State’s windfall boosts school funding, allows Prop. 98 settlement
Published: June 1, 2006
California School Boards Association Executive Director Scott P. Plotkin praised the “balanced approach” Gov. Arnold Schwarzenegger took in his recently revised budget plans that, in part, implement the settlement of a landmark lawsuit brought by educators against the governor.
“This is a budget we can work with,” Plotkin said during the Fiscal Crisis and Management Assistance Team’s annual teleconference on the budget with leading education association officials, key legislators and Education Secretary Alan Bersin.
Buoyed by higher tax receipts than expected, schools stand to gain more than $2 billion this year in one-time funding and $800 million more for Proposition 98’s ongoing funding base starting in the 2006-07 budget year, under revised budget plans announced by Gov. Arnold Schwarzenegger May 12. In all, the state has some $7.5 billion more than was expected when Schwarzenegger released his 2006-07 budget proposal in January.
Those extra revenues triggered restoration of the “maintenance factor” funds that had been withheld from Proposition 98-guaranteed funding levels for schools in previous years. They also gave the governor the money he needed to settle CTA v. Schwarzenegger, a lawsuit filed against him in 2005 by the California Teachers Association and state Superintendent of Public Education Jack O’Connell over Proposition 98 funds.
During the recent teleconference, Plotkin agreed with Bersin’s previous description of the suit as “a colossal waste of time,” but CSBA and ACSA had been compelled to intervene in the litigation earlier this year to join in the defense of constitutional funding guarantees for education and to secure a voice in the lawsuit’s outcome.
Approximately $3 billion remains to be allocated to schools under the settlement.

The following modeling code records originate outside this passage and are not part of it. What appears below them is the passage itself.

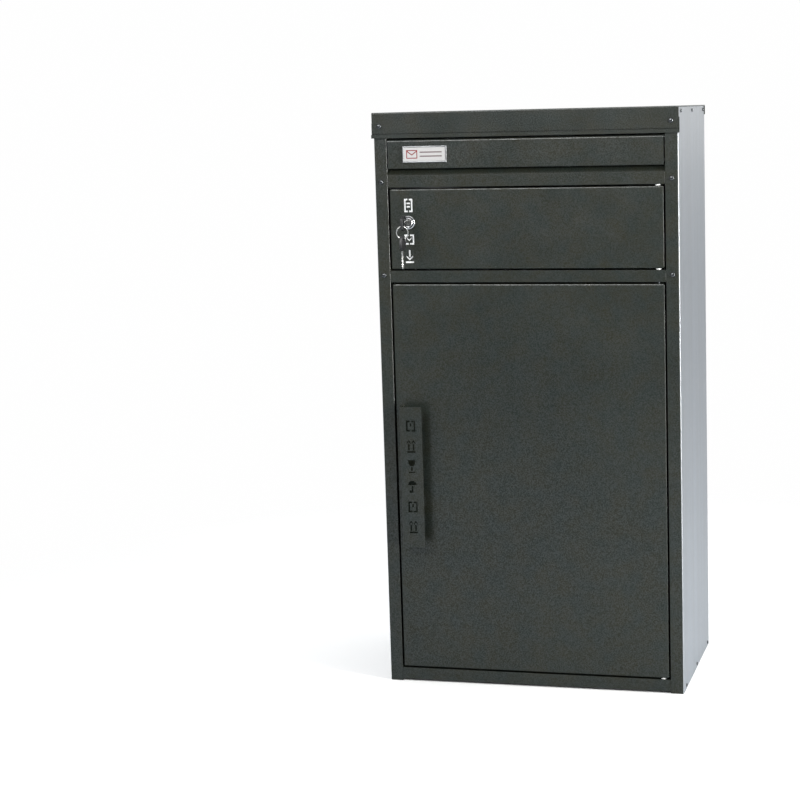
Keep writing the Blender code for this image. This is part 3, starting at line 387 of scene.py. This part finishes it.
def bevelled(shape, width, segments, angle_deg):
    """Rounds a bmesh's sharp edges for good."""
    bmesh.ops.recalc_face_normals(shape, faces=shape.faces)
    limit = math.radians(angle_deg)
    sharp = [e for e in shape.edges if len(e.link_faces) == 2 and e.calc_face_angle() > limit]
    rounding = {"offset": width, "segments": segments, "profile": 0.5, "clamp_overlap": True}
    bmesh.ops.bevel(shape, geom=sharp, affect="EDGES", **rounding)
    return shape


def middle(node):
    """A CAD node's centre, lowest corner and highest corner."""
    low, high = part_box(node)
    return (low + high) / 2, low, high


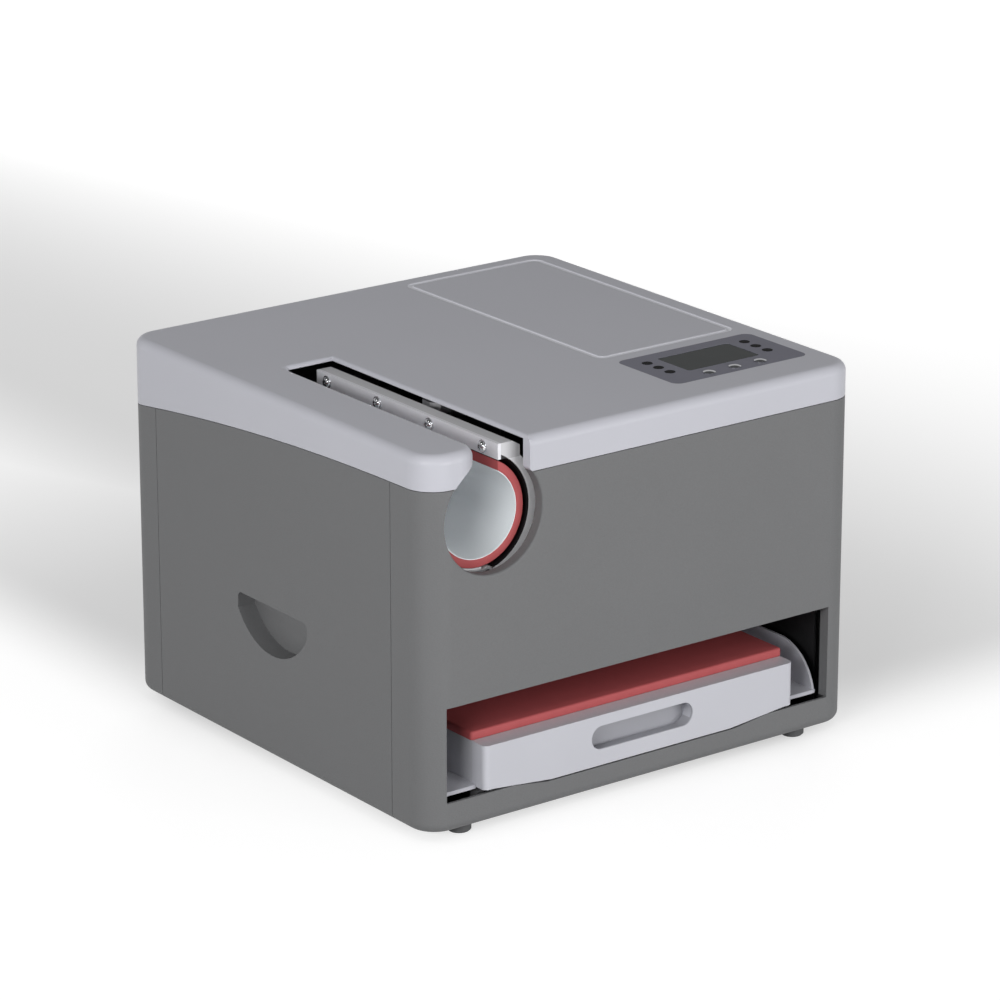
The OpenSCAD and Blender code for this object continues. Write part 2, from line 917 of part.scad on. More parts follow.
// Side plate of the frame on the right, with a window for the grip's pocket
module frame_side() {
    v0 = 30;
    v1 = body_d - 40;
    grip_z = foot_h + grip_top - grip_h / 2;
    difference() {
        union() {
            block(frame_x, frame_x + frame_t, v0, v1, pan_top, bridge_z);
            block(frame_x - 16, frame_x + frame_t, v0, v1, bridge_z - frame_t, bridge_z);
            block(frame_x, frame_x + 10, v0, v1, pan_top, pan_top + frame_t);
        }
        cross(frame_x - 1, frame_x + frame_t + 1)
            translate([0, grip_z]) rounded(2 * grip_half + 12, grip_h + 12, 8);
    }
}

module frame_side_right() {
    color(frame_black) frame_side();
}

module frame_side_left() {
    color(frame_black) mirror([1, 0, 0]) frame_side();
}

// Places of the guide posts
module each_post() {
    for (x = [-post_x, post_x], v = [post_v1, post_v2])
        translate([bay_x + x, at(v), 0]) children();
}

module bridge() {
    color(frame_black)
        difference() {
            level(bridge_z, bridge_top)
                difference() {
                    translate([-frame_x - frame_t, at(30)])
                        square([2 * (frame_x + frame_t), body_d - 70]);
                    for (i = [0 : 3])
                        translate([half_w - 130 + i * 26, at(platen_v)]) rotate(90)
                            stadium(120, 10);
                }
            each_post() translate([0, 0, bridge_z - 1])
                cylinder(r = post_r + 4, h = bridge_t + 2);
            post(bay_x, platen_v, press_screw_r + 5, bridge_z - 1, bridge_top + 1);
        }
}

// ---- Drawer ----

// Tray floor with side and rear walls; the side walls curve down to the front
module drawer_tray() {
    r = 46;
    hw = tray_half;
    color("#c4c5cc")
        union() {
            level(tray_z, tray_floor)
                difference() {
                    translate([bay_x - hw, at(tray_front)])
                        square([2 * hw, tray_back - tray_front]);
                    translate([bay_x - front_half - touch, at(tray_front) - 1])
                        square([2 * (front_half + touch), front_t - tray_front + 1]);
                    for (i = [-1, 1])
                        translate([bay_x + i * (hw - 18), at(tray_back - 60)]) rotate(90)
                            stadium(70, 10);
                }
            for (x = [bay_x - hw, bay_x + hw - tray_wall])
                cross(x, x + tray_wall) {
                    translate([at(tray_front + r), tray_floor])
                        square([tray_back - tray_front - r, tray_top - tray_floor]);
                    intersection() {
                        translate([at(tray_front + r), tray_top - r]) circle(r);
                        translate([at(tray_front), tray_floor])
                            square([r, tray_top - tray_floor]);
                    }
                }
            block(bay_x - hw + tray_wall, bay_x + hw - tray_wall, tray_back - tray_wall,
                tray_back, tray_floor, tray_top - 10);
        }
}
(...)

Of that, $300 million would be paid in 2007-08 and the remainder parceled out in $450 million annual payments through 2013-14.
Plotkin shared concerns voiced by other panelists during the teleconference about continuing challenges with declining enrollment, audits of mandated programs, the need for more teachers who meet new federal standards and other issues, but he also joined the other speakers’ conciliatory remarks on the governor’s annual “May Revision” of state revenue projections and spending plans.

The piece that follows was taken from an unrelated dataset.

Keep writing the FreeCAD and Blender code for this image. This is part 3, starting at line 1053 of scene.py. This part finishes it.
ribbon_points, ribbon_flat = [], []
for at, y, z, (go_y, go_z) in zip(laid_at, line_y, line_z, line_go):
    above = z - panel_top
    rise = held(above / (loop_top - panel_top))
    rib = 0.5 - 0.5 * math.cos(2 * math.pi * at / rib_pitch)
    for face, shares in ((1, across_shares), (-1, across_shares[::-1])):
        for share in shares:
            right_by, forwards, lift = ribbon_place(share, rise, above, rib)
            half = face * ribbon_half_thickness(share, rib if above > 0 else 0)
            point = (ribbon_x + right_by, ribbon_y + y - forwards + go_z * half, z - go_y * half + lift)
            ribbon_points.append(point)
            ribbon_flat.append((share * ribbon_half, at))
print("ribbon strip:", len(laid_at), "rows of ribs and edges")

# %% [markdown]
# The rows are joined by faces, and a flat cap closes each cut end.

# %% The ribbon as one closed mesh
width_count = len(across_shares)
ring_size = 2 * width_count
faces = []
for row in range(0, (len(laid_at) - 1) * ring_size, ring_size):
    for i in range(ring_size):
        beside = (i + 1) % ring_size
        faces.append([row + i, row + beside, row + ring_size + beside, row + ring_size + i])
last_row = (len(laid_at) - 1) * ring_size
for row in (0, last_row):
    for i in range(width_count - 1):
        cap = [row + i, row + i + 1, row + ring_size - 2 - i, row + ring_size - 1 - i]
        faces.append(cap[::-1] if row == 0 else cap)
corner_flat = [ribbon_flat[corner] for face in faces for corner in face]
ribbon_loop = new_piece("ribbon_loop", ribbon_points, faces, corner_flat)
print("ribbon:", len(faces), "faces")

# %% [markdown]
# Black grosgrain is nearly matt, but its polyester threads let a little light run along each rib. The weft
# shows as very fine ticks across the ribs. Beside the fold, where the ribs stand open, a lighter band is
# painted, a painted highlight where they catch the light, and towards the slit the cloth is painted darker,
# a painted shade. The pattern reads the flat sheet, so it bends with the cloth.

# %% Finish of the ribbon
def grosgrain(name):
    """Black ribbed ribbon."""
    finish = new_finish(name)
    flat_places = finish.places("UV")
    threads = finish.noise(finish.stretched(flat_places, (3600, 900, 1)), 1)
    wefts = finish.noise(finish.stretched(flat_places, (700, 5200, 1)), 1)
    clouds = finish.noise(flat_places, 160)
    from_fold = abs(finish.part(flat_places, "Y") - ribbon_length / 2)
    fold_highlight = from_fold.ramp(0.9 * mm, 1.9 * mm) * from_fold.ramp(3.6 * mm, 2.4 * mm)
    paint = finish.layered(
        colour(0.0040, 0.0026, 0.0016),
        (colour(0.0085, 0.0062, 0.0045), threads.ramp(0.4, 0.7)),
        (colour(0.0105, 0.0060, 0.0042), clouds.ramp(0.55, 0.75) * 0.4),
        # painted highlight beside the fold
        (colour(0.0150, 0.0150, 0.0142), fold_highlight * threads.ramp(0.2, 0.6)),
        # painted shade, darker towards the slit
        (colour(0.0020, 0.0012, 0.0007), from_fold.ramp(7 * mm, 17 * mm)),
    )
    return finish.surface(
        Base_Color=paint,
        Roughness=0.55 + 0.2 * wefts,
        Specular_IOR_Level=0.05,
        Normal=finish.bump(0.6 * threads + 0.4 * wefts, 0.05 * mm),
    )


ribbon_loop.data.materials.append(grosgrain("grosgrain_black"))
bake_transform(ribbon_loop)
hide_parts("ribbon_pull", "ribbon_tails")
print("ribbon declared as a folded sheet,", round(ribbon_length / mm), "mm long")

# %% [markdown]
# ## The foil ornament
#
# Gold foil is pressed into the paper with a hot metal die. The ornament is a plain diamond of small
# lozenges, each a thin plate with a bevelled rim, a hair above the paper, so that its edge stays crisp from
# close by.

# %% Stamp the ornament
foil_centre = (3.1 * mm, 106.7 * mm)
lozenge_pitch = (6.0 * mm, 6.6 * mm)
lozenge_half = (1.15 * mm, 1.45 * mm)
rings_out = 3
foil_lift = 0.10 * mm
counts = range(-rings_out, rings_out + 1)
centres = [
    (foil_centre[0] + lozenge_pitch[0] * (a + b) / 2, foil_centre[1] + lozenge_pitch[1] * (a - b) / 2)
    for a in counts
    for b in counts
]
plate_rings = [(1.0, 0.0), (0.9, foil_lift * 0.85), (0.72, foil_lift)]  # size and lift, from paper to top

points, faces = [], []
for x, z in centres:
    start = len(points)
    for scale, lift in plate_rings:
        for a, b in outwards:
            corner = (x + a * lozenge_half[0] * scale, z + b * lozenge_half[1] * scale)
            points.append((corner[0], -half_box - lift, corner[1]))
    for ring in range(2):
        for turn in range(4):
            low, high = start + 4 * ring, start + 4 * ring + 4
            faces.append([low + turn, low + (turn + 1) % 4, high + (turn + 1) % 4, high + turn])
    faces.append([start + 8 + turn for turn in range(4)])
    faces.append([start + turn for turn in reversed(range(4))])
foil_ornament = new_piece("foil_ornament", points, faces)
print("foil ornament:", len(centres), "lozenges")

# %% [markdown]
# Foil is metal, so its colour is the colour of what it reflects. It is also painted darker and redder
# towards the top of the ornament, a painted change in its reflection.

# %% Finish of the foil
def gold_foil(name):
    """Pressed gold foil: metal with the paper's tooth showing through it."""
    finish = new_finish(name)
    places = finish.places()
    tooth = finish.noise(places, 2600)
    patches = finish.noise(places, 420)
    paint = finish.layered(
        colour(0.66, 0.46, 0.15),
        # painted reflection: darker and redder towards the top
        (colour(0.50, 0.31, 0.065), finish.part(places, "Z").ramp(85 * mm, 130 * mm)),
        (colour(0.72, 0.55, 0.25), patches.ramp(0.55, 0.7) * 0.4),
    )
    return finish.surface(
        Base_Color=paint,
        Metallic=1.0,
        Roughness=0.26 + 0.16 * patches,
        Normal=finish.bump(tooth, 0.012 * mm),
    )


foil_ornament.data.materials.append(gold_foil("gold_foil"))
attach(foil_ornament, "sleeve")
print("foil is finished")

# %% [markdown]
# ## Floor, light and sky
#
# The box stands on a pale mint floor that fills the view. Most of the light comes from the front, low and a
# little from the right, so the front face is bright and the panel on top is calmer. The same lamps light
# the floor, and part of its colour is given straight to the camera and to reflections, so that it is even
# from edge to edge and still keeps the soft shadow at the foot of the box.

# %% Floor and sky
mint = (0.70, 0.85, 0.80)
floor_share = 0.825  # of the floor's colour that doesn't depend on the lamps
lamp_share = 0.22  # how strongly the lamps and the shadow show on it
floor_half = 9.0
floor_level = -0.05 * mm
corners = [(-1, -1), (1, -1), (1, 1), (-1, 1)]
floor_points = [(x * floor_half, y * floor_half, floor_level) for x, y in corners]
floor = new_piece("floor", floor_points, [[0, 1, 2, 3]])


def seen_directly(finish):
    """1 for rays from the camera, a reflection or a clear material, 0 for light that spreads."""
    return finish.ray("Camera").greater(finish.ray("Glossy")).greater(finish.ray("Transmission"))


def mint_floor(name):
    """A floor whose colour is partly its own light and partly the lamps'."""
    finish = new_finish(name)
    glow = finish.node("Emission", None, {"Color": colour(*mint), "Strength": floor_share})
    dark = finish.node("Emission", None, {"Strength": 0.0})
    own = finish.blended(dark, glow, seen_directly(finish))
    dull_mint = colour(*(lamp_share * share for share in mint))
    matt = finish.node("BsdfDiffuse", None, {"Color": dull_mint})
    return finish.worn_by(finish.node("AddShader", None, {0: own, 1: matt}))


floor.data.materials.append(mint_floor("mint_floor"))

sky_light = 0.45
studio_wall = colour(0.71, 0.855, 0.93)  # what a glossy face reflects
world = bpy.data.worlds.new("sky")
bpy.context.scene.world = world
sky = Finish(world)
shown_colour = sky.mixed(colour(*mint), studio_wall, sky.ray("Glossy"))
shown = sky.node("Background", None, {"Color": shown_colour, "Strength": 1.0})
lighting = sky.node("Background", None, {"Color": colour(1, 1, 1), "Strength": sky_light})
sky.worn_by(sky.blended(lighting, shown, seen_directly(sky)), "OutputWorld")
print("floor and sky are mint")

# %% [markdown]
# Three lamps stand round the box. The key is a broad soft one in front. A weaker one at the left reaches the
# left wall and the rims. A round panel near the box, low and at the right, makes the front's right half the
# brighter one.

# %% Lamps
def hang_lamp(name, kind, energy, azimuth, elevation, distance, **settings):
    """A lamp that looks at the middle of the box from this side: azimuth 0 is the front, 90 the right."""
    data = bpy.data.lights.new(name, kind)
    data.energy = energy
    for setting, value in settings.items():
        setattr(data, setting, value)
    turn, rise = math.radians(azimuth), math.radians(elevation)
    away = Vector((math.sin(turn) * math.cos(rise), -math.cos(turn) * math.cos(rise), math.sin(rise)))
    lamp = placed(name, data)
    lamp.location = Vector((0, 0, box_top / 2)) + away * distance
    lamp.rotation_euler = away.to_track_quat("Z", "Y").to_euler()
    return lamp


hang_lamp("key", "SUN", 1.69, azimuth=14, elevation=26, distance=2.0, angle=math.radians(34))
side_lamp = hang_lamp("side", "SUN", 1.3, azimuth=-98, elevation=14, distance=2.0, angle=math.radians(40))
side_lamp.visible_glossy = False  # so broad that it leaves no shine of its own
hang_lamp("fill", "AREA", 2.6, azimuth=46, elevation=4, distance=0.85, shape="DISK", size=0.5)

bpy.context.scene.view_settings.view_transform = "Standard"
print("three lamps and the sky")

“This is not an argument that there’s a problem, but it is a discussion about the devil being in the details,” Plotkin said. “The menu of choices that the governor is providing on the budget gives us the opportunity to help reconcile those differences.”
Budget details
Rick Pratt, CSBA Assistant Executive Director, Governmental Relations, was also enthusiastic in the analysis that he prepared shortly after the revised budget was released.
“In general, this is one of the best K-12 budgets in memory. Total funding for average daily attendance will end up being 7.7 percent higher this year than last, and it will increase another 4.8 percent next year,” for a total rise of nearly 13 percent between 2004-05 and 2006-07, Pratt said. “This should be enough to enable districts to begin restoring programs and making other qualitative improvements.”
Overall, the revised budget proposal would dedicate $2 billion to schools in one-time expenditures that do not increase the ongoing funding commitments to education under Proposition 98. The largest single one-time allocation, $650 million, would go toward reimbursement of prior-year state mandates for local schools. Other one-time payments, to be allocated to school districts and county offices of education by ADA, include:
- $250 million for instructional materials (approximately $40 per ADA).
- $250 million for K-12 art and music equipment supplies.
- $250 million for physical education equipment grants.
- $400 million for a teachers’ fund for classroom supplies and materials (approximately $65 per ADA).
Smaller one-time amounts would go to other specific programs ranging from $65 million for supplemental instruction for the high school exit exam to $1.8 million for a mathematics teacher pilot program. The governor is also calling for an $800 million increase in ongoing Proposition 98 funding for the following programs beginning in the new budget year that starts July 1:
- $320.4 million to fully fund annual cost-of-living adjustments (now calculated at 5.92 percent, up from 5.18 percent in January) for revenue limits and all state-funded categorical programs.
- $102.4 million (for a total of $307.2 million) to fully eliminate the revenue limit deficit.
- $100 million (for a total of $300 million) for revenue limit equalization.
- $200 million in a new proposal to improve the ratio of students to counselors to 500-to-1 in middle schools and 300-to-1 in high schools.
“For some school districts, the combination of COLA, deficit reduction and equalization funding will result in revenue limit increases of as much as 7 percent or more,” Pratt said.
However, governance teams should remember that the revenue limit does not account for all of their district’s revenue, and that increases for state and federal categorical programs will be less than 7 percent. Therefore, districts should compute their ‘blended’ COLA and keep that in mind when negotiating employee pay raises, Pratt said. The state Assembly and Senate are expected to act on the governor’s proposals by mid-June, with two-thirds approval in each house required. Schwarzenegger will also have to sign off on the final plan.